I selected the solar battery system even though it is the most expensive because of its ease of use, facility to monitor continuously, and essentially unlimited operating time (i.e., not limited by propane tank size).
For other solar systems with higher or lower energy requirements, the following figure shows the total system cost vs the daily energy (battery) capacity, which is the main cost driver in solar off-grid systems. Note that for the cost of 2 more batteries, our home could be totally independent of the grid.
If the cost of these systems is divided by the annual savings in CFE electricity using the “excedente tarifa 2” rate, the years for payoff of the investment can be calculated. It works out to be between 8 and 14. Coincidentally, the life expectancy of the lithium batteries is about 10 years. So they do pay for themselves (barely). However the purpose of the backup system is not to save money but to survive a catastrophic loss of electricity.
Chosen System
As an example of what the selected solar/battery backup system looks like installed, see the home page for a picture of the solar panels, and the following three photos showing the inverter/battery system, the DC surge protector/circuit breaker, and the transfer switch next to the sub-panel.
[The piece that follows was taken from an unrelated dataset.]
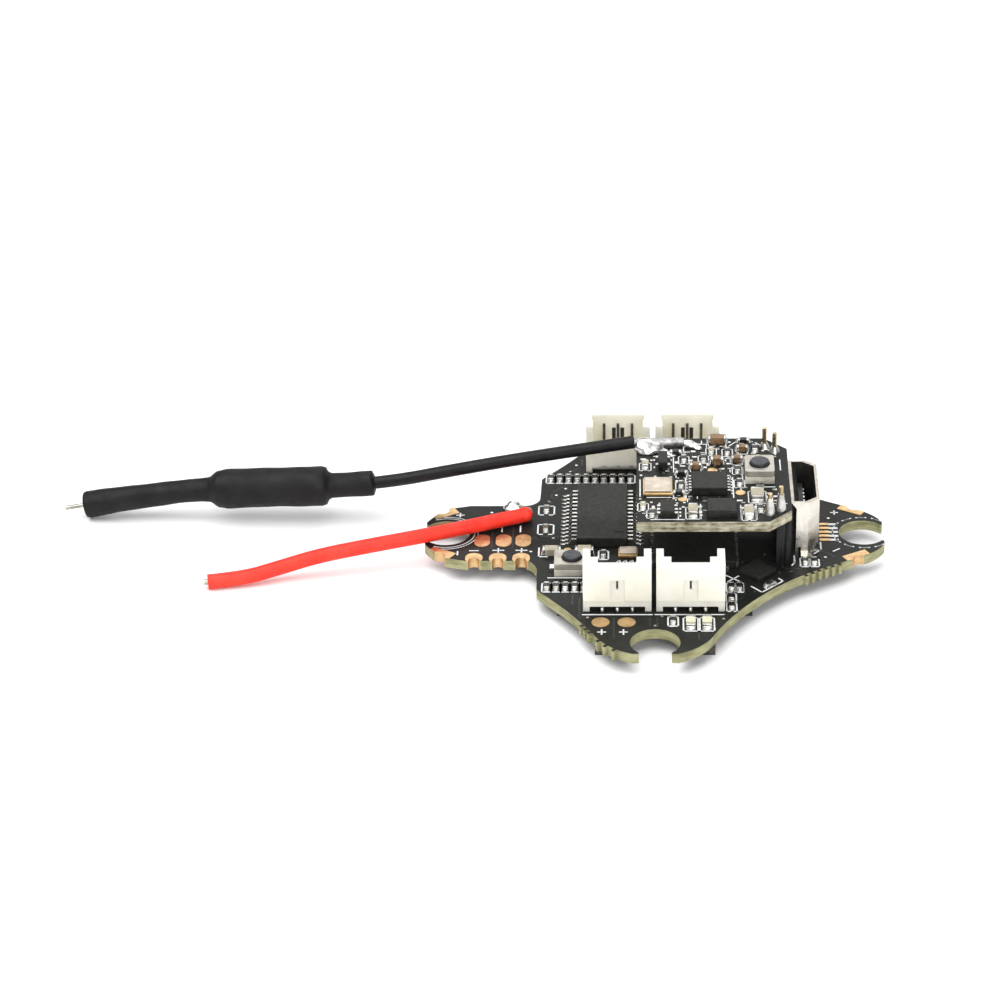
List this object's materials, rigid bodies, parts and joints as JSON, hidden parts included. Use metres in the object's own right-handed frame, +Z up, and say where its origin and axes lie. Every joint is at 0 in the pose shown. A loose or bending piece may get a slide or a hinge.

The system works as expected. Originally both the water system and the kitchen East circuit were run from the solar system, but on occasion the battery would discharge over night. This was due to regeneration of the water softener which occurs about every 4 or 5 days. The water softener itself does not use a significant amount of electricity, but the water pump runs during much of the regeneration cycle, and that consumes a lot of energy. During an actual emergency, the water softener would be unplugged so that this does not happen. For now, just the kitchen east circuit runs full time off the solar system.